Nium enables this flow while staying within its existing regulatory framework
It is worth being explicit about how this model is structured from a regulatory standpoint, because it matters for how customers should think about it.
Nium is a regulated payments infrastructure provider. We are not a digital asset custodian, and we do not hold or manage crypto assets at any stage of this flow. That is precisely the reason why we partnered with Coinbase. Under the partnership:
- Coinbase holds custody of the USDC and manages the conversion to fiat
- Nium receives fiat and delivers the payment through its licensed payout network
This clean separation means Nium can extend the efficiency benefits of stablecoin-denominated funding to customers without stepping outside its existing regulatory framework. Customers get a fully compliant, auditable flow. Nium operates squarely within its licences. And Coinbase brings the institutional-grade custody infrastructure — regulatory positioning, multi-chain support, and established on/off-ramp capability that this model requires.

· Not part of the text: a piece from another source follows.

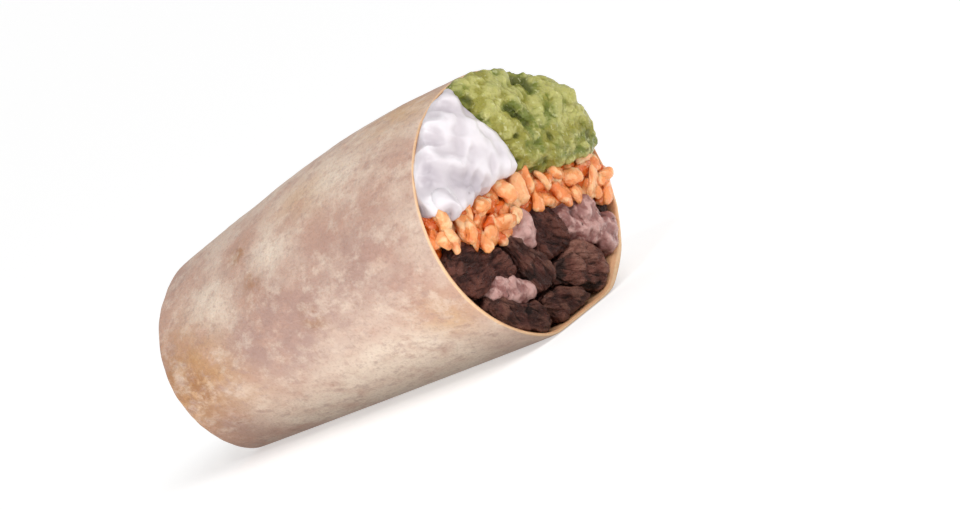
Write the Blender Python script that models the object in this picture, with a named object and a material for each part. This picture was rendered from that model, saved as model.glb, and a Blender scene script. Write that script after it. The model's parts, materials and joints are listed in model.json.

Stablecoins are becoming part of the global payments stack
The stablecoin ecosystem is still maturing. Liquidity depth varies by corridor, and regulatory frameworks across jurisdictions are not yet fully harmonised. But the trajectory is clear: stablecoins are moving from parallel experiment to integrated component of the global payments stack.
Nium’s role in that shift is to make the transition seamless — connecting on-chain liquidity to the off-chain payment rails that institutions depend on, without adding regulatory complexity or operational friction. This partnership with Coinbase is a significant step in that direction, and the foundation for what comes next.